# Follow-up Loco Weekend (30" Baffin Big Girl)



## Fletcher (Aug 11, 2004)

Never seen a girl make a man this happy... 

Thanks Capt. Donk!!!


----------



## rattler (Feb 20, 2006)

Nice!!!!! Congrats on an Awesome fish. I'll bet that the Brown boys are happy.
>E


----------



## SHOALWATER TV (Apr 8, 2008)

WOW! lifetime fish!.


----------



## 100% Texan (Jan 30, 2005)

Just wait till I get mine and you can see another man that happy lol


----------



## txpoboy (Feb 27, 2008)

Very nice!! Congrats!


----------



## dennis_99 (Feb 27, 2006)

NICE!!!! congrats!


----------



## saltwater_therapy (Oct 14, 2005)

*pig*

thats a great fish! congrats


----------



## The Machine (Jun 4, 2007)

where did she go, wall, water .table?


----------



## Pittstop (Jun 20, 2007)

*Looks like ...*



The Machine said:


> where did she go, wall, water .table?


According to the last picture, Looks like she's still swimming ??


----------



## DatDude (Oct 3, 2007)

Nice fish!!!!


----------



## plugger21 (Dec 5, 2004)

*Nice*

Outstanding fish and thanks for the release.


----------



## fightinaggies (Mar 30, 2008)

Thats an awesome fish!!!!


----------



## WillieP (Jul 2, 2004)

Very nice catch and release. Still looking for my 30+. :cheers:


----------



## Benelliboss (Feb 20, 2006)

awesome sow


----------



## Duck (Feb 21, 2005)

Pig of a fish - congrats!


----------



## LaAngler (Mar 11, 2008)

how much did it weigh? i notice most people dont post weights on here does it cause too much arguement or something?


----------



## Aggieangler (May 28, 2004)

Man...what a gorgeous trout! WTG and congrats! Greenie for u!
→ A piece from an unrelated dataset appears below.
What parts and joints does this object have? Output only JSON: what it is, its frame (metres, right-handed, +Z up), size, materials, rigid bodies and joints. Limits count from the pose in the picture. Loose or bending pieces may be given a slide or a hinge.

http://2coolfishing.com/ttmbforum/showthread.php?t=158908

says it was 8.75 pounds!


----------



## Mrs Backlasher (Dec 19, 2004)

What a beautiful fish! I hope you're going to get a replica mount of that!


----------



## GHSmacker (Feb 27, 2006)

That's about the only girl that could make me smile. 

Awesome catch


----------



## cody layman (Nov 8, 2007)

nice man that was on a cocky devil right


----------



## Mullet (May 21, 2004)

*sweet*

*SWEET......**Work Suc&S*


----------



## let's talk fishin (Jan 4, 2008)

wow what a fish congrats


----------



## kdubya (Jun 27, 2005)

You need to take that pic of you holding that pig, blow it up, and frame it.

Great job.


Kelly


----------



## Bueno Suerte (Jun 27, 2004)

Looks like a Brown Devil Eye to me.


----------



## POCO LOCO (Mar 7, 2005)

Pink Brown Devil Eye was the plastic this one was caught on, but others 27 1/2" and 28" were caught on plum Devil eye and the other plum assasin. They were a great group of guys. This could not have been much better, all for clients caught their personal best! Can't ask for more, the 2 other boat that fished ouf the lodge did well also. Regards hope to see you soon! Capt. Donk www.pocolocolodge.com


----------



## redfin18 (Aug 10, 2005)

What great pictures. I like the one with her on the Boga. Congrats on the catch and release.


----------



## cody layman (Nov 8, 2007)

nice


----------



## Jake (Jan 10, 2006)

Those are some sweet pics Jim! Makes me want to take a break from school and come on down there haha. Only three more weeks and I'm done 

Jake


----------



## Sweet Action (Mar 27, 2008)

Nice pics. Congrats on the big sow catch and release!!!


----------



## Speckled (Mar 19, 2008)

:brew: DUDE!!!

Nice CPR on that fattie.


Rob D.


----------



## Jake (Jan 10, 2006)

Hey Donk, I replied to your PM earlier. Gimme a call in the next day or so.

Jake


----------



## Mako232 (Sep 16, 2005)

Beautiful fish, nice catch and release. An 8x10 framed photo will help you remember that trip!


----------



## lineman12 (Mar 29, 2005)

Great fish! I took my 10 year old brother inlaw out in Nov.07 and he caught one close to that but he still doesn't know the significance <--- is that spelled right? of what he caught he probably will when he get's older. Anyhow GREAT FISH! and CONGRATS!


----------